Every line in the listing is to be echoed verbatim.

>> Start Material

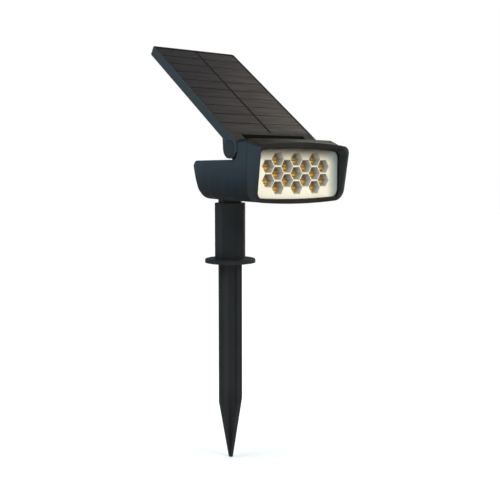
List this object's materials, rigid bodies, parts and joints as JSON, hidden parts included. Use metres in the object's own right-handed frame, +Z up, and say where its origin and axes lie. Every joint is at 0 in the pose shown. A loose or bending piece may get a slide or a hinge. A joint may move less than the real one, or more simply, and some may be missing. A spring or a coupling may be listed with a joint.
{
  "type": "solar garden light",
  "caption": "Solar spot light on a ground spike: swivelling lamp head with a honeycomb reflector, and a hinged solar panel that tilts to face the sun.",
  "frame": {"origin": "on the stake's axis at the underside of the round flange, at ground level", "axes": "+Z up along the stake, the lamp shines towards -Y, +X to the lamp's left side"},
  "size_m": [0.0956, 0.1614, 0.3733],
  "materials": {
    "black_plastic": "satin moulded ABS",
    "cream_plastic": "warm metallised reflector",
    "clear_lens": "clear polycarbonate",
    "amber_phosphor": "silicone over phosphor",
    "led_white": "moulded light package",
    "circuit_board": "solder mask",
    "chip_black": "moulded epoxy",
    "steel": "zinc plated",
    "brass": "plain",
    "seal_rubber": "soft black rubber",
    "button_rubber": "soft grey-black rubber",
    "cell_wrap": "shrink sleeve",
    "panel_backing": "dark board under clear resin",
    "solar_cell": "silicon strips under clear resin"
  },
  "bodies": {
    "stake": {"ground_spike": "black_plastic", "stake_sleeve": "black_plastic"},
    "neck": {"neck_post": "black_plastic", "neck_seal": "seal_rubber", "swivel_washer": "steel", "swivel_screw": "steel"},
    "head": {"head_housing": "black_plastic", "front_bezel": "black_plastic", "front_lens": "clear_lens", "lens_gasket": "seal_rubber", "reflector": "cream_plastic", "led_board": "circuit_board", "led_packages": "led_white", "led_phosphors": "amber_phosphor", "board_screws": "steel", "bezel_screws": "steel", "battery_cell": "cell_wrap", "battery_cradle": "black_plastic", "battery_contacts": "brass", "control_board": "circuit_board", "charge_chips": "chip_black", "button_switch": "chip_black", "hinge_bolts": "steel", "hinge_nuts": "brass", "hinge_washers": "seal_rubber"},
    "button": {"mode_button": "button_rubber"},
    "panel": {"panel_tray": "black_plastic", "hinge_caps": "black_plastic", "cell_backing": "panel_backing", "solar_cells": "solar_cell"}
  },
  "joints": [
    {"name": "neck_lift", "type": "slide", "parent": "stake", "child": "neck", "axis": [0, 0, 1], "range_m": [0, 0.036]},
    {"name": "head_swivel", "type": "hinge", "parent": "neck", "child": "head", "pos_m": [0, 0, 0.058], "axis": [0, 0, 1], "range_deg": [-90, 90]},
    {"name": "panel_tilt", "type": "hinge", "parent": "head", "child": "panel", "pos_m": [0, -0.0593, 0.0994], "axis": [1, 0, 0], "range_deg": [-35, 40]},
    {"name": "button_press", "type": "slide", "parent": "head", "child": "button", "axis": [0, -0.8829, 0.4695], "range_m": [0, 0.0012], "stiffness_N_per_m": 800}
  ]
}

>> End Material

## Written response
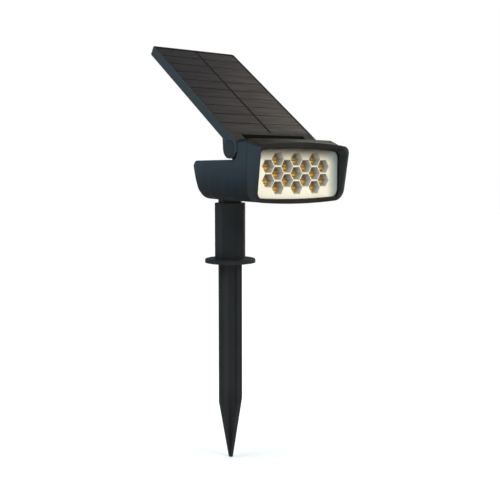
List this object's materials, rigid bodies, parts and joints as JSON, hidden parts included. Use metres in the object's own right-handed frame, +Z up, and say where its origin and axes lie. Every joint is at 0 in the pose shown. A loose or bending piece may get a slide or a hinge. A joint may move less than the real one, or more simply, and some may be missing. A spring or a coupling may be listed with a joint.
{
  "type": "solar garden light",
  "caption": "Solar spot light on a ground spike: swivelling lamp head with a honeycomb reflector, and a hinged solar panel that tilts to face the sun.",
  "frame": {"origin": "on the stake's axis at the underside of the round flange, at ground level", "axes": "+Z up along the stake, the lamp shines towards -Y, +X to the lamp's left side"},
  "size_m": [0.0956, 0.1614, 0.3733],
  "materials": {
    "black_plastic": "satin moulded ABS",
    "cream_plastic": "warm metallised reflector",
    "clear_lens": "clear polycarbonate",
    "amber_phosphor": "silicone over phosphor",
    "led_white": "moulded light package",
    "circuit_board": "solder mask",
    "chip_black": "moulded epoxy",
    "steel": "zinc plated",
    "brass": "plain",
    "seal_rubber": "soft black rubber",
    "button_rubber": "soft grey-black rubber",
    "cell_wrap": "shrink sleeve",
    "panel_backing": "dark board under clear resin",
    "solar_cell": "silicon strips under clear resin"
  },
  "bodies": {
    "stake": {"ground_spike": "black_plastic", "stake_sleeve": "black_plastic"},
    "neck": {"neck_post": "black_plastic", "neck_seal": "seal_rubber", "swivel_washer": "steel", "swivel_screw": "steel"},
    "head": {"head_housing": "black_plastic", "front_bezel": "black_plastic", "front_lens": "clear_lens", "lens_gasket": "seal_rubber", "reflector": "cream_plastic", "led_board": "circuit_board", "led_packages": "led_white", "led_phosphors": "amber_phosphor", "board_screws": "steel", "bezel_screws": "steel", "battery_cell": "cell_wrap", "battery_cradle": "black_plastic", "battery_contacts": "brass", "control_board": "circuit_board", "charge_chips": "chip_black", "button_switch": "chip_black", "hinge_bolts": "steel", "hinge_nuts": "brass", "hinge_washers": "seal_rubber"},
    "button": {"mode_button": "button_rubber"},
    "panel": {"panel_tray": "black_plastic", "hinge_caps": "black_plastic", "cell_backing": "panel_backing", "solar_cells": "solar_cell"}
  },
  "joints": [
    {"name": "neck_lift", "type": "slide", "parent": "stake", "child": "neck", "axis": [0, 0, 1], "range_m": [0, 0.036]},
    {"name": "head_swivel", "type": "hinge", "parent": "neck", "child": "head", "pos_m": [0, 0, 0.058], "axis": [0, 0, 1], "range_deg": [-90, 90]},
    {"name": "panel_tilt", "type": "hinge", "parent": "head", "child": "panel", "pos_m": [0, -0.0593, 0.0994], "axis": [1, 0, 0], "range_deg": [-35, 40]},
    {"name": "button_press", "type": "slide", "parent": "head", "child": "button", "axis": [0, -0.8829, 0.4695], "range_m": [0, 0.0012], "stiffness_N_per_m": 800}
  ]
}